══ RECORDED DATA

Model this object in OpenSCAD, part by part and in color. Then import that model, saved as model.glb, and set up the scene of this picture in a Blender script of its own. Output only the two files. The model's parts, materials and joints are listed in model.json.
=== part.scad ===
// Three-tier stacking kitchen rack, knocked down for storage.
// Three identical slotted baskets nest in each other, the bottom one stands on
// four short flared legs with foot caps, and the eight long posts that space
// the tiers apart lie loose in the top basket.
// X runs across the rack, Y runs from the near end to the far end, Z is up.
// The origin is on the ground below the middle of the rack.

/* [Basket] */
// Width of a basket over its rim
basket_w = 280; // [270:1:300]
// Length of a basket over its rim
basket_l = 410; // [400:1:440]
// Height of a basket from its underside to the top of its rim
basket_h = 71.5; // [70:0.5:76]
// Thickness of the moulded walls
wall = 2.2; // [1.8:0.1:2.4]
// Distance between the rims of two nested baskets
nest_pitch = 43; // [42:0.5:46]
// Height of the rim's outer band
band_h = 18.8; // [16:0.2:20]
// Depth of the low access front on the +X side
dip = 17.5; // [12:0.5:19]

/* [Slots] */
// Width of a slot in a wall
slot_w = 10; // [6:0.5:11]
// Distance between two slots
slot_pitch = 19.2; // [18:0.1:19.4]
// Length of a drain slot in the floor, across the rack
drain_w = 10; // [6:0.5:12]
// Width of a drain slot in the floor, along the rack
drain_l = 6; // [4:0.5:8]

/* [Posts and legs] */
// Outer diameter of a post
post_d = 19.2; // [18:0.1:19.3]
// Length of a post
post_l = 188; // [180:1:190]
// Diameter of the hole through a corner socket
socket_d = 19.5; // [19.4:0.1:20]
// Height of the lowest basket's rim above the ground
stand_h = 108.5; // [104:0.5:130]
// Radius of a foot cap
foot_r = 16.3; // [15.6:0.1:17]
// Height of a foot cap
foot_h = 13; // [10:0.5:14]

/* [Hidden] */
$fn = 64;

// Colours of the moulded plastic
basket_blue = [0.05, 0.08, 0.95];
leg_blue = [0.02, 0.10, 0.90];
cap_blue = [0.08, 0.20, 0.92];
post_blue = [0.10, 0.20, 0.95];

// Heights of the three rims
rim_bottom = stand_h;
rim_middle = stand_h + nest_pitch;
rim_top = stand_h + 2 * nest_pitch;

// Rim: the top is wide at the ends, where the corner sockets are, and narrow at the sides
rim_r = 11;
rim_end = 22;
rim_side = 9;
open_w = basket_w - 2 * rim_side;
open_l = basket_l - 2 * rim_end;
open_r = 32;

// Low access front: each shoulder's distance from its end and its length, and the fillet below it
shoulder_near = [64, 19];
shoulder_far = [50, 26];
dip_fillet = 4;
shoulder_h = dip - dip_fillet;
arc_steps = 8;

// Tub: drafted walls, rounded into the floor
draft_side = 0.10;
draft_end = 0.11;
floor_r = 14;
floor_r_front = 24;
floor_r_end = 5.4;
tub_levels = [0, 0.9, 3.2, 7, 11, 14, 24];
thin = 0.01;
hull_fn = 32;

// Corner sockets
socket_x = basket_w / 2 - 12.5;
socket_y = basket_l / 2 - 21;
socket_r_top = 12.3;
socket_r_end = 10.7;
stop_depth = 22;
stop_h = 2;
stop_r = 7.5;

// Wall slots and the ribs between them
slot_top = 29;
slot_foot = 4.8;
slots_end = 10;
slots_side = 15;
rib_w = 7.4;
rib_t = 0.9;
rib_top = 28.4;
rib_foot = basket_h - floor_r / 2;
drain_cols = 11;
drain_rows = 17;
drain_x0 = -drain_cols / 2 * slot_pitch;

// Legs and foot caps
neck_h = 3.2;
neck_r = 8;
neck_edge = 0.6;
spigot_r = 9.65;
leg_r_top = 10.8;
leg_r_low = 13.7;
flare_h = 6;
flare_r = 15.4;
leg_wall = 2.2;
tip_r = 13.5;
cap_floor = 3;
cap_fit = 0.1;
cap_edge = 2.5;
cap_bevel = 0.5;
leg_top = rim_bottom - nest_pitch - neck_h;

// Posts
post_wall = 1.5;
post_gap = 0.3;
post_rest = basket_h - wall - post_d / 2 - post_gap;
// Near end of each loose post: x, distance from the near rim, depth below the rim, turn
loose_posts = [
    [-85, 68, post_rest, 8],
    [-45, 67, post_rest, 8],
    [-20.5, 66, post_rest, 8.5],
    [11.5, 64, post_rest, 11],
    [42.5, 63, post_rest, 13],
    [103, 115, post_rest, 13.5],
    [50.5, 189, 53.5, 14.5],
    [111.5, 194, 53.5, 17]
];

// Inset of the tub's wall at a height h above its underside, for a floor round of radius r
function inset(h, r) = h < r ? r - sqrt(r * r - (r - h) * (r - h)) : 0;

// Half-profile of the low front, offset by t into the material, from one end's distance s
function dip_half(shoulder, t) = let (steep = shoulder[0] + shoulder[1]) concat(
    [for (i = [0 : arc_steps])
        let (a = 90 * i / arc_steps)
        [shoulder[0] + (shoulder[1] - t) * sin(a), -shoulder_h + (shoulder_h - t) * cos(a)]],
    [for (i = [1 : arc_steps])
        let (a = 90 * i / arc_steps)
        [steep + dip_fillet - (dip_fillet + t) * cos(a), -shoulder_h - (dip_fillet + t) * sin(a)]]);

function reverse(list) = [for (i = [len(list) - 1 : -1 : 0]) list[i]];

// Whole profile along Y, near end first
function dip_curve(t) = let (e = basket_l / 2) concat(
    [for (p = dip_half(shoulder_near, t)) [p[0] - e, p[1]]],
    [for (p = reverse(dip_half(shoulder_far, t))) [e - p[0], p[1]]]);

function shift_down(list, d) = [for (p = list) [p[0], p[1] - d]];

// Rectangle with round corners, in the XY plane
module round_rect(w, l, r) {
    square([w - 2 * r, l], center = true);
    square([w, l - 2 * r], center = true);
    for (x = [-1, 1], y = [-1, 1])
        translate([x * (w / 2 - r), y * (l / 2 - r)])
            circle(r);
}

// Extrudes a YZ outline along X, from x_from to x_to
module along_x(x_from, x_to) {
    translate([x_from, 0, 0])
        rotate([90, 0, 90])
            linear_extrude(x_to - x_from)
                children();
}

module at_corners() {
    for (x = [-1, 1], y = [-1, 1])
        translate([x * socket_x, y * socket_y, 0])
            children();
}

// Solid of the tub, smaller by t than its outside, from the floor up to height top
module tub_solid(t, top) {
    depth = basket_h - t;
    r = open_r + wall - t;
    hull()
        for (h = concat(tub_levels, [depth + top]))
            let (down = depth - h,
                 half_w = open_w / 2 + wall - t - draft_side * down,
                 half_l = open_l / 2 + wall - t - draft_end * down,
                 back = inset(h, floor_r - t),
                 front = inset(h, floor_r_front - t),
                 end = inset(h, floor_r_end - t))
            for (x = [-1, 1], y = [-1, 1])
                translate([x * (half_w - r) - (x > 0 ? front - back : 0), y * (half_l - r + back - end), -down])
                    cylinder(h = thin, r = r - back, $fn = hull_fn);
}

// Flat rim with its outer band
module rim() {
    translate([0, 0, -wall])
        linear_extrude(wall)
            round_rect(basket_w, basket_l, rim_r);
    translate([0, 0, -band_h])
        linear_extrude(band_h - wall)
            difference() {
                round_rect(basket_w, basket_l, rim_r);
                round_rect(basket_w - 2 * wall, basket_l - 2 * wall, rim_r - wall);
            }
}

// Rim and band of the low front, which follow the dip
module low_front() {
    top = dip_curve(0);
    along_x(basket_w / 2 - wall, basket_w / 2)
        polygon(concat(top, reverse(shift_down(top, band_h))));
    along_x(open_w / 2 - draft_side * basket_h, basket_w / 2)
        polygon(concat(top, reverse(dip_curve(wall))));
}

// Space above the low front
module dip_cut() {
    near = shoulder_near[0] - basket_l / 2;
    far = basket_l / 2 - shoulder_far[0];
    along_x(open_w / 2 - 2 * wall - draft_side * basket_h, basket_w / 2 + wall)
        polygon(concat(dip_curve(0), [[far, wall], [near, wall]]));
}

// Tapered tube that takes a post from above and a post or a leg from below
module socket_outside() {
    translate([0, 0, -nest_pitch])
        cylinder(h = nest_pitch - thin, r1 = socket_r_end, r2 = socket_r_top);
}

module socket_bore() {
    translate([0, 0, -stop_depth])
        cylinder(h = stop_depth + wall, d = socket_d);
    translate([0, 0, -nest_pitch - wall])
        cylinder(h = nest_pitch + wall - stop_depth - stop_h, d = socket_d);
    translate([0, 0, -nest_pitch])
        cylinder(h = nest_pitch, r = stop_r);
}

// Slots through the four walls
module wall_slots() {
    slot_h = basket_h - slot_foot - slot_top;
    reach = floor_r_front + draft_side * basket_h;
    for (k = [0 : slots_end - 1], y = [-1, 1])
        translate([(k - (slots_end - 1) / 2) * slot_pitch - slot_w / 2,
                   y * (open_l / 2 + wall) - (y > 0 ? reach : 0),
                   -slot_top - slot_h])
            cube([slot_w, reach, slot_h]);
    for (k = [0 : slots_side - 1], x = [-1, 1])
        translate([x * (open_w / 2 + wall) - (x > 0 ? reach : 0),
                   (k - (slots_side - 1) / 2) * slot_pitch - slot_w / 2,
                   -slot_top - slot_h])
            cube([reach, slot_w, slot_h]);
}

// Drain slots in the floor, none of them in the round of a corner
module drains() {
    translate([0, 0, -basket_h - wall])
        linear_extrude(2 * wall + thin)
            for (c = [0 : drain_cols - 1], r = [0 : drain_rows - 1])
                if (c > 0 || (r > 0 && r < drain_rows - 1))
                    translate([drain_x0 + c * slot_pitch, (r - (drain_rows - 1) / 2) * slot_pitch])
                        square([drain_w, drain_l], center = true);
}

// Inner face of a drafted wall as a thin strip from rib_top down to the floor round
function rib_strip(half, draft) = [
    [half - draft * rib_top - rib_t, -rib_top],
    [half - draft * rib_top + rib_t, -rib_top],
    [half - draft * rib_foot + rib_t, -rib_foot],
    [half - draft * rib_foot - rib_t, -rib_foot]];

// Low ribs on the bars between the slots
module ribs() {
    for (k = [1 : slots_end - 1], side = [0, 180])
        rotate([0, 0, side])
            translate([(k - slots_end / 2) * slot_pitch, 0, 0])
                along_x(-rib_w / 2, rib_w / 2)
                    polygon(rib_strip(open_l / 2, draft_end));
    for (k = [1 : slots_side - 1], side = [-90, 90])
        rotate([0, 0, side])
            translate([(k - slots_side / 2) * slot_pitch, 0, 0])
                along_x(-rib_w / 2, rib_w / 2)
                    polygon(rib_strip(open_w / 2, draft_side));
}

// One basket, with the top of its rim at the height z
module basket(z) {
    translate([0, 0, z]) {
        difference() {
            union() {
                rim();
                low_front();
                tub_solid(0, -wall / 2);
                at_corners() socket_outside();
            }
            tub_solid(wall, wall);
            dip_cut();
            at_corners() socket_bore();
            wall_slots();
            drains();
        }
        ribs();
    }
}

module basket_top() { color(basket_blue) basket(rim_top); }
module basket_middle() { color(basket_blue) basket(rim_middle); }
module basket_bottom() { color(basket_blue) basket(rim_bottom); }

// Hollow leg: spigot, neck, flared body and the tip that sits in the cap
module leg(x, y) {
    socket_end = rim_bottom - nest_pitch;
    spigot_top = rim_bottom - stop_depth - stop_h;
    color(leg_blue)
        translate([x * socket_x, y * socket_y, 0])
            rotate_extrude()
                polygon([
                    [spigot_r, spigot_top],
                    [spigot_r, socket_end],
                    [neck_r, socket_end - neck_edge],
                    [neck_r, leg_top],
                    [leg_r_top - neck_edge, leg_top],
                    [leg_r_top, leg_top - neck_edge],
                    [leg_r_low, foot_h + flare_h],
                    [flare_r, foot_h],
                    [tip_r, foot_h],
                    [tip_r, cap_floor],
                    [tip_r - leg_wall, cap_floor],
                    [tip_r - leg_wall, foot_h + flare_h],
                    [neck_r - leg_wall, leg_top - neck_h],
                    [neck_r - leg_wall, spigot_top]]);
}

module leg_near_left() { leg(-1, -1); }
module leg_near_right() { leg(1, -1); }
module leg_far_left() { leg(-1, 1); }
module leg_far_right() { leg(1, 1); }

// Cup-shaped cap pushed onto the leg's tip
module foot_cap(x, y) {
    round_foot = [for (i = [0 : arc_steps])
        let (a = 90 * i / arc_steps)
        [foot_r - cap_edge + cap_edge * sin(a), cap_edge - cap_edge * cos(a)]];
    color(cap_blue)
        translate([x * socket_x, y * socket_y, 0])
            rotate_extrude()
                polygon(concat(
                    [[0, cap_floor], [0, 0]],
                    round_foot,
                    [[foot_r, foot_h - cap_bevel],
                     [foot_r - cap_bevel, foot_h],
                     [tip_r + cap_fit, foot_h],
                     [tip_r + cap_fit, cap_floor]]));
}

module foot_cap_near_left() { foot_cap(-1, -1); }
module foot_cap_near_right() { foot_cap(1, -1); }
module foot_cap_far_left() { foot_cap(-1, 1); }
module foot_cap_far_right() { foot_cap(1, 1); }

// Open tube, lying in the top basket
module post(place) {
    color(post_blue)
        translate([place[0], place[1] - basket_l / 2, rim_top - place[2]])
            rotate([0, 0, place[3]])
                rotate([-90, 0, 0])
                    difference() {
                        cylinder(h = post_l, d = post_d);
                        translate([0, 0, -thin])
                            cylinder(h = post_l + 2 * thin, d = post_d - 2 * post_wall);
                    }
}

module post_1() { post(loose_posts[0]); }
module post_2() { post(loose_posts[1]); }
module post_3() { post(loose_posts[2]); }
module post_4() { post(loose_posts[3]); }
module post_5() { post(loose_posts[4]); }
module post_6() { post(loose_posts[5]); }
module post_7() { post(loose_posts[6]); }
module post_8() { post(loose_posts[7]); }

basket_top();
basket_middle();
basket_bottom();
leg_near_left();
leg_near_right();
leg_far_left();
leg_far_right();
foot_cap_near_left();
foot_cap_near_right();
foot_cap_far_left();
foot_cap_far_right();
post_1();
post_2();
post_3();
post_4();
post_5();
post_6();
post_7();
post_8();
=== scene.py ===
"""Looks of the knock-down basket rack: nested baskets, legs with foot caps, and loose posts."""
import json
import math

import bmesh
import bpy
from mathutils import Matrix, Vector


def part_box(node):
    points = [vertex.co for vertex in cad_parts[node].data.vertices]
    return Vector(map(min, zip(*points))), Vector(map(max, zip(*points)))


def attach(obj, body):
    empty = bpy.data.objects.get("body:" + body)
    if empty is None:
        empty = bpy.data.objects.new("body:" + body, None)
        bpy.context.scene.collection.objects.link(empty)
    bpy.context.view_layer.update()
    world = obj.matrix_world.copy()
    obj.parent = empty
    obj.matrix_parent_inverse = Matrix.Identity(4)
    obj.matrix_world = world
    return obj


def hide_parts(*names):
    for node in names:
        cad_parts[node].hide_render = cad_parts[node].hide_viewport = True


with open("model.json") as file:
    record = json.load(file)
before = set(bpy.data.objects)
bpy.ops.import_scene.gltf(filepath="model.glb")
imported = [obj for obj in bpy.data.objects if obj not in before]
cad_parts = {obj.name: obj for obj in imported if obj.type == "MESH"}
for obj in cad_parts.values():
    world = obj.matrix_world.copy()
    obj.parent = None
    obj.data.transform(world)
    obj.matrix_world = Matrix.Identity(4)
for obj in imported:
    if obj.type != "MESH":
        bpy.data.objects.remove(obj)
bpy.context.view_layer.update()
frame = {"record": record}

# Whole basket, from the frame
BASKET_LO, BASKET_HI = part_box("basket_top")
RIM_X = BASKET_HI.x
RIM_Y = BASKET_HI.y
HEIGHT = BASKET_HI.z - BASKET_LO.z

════

GIVEN INSTRUCTION:
Within the listing above, give again exactly every line from the line with "basket_top();" through the line with "for node in", both included, and no other line.

COMPLETE RESPONSE:
basket_top();
basket_middle();
basket_bottom();
leg_near_left();
leg_near_right();
leg_far_left();
leg_far_right();
foot_cap_near_left();
foot_cap_near_right();
foot_cap_far_left();
foot_cap_far_right();
post_1();
post_2();
post_3();
post_4();
post_5();
post_6();
post_7();
post_8();
=== scene.py ===
"""Looks of the knock-down basket rack: nested baskets, legs with foot caps, and loose posts."""
import json
import math

import bmesh
import bpy
from mathutils import Matrix, Vector


def part_box(node):
    points = [vertex.co for vertex in cad_parts[node].data.vertices]
    return Vector(map(min, zip(*points))), Vector(map(max, zip(*points)))


def attach(obj, body):
    empty = bpy.data.objects.get("body:" + body)
    if empty is None:
        empty = bpy.data.objects.new("body:" + body, None)
        bpy.context.scene.collection.objects.link(empty)
    bpy.context.view_layer.update()
    world = obj.matrix_world.copy()
    obj.parent = empty
    obj.matrix_parent_inverse = Matrix.Identity(4)
    obj.matrix_world = world
    return obj


def hide_parts(*names):
    for node in names:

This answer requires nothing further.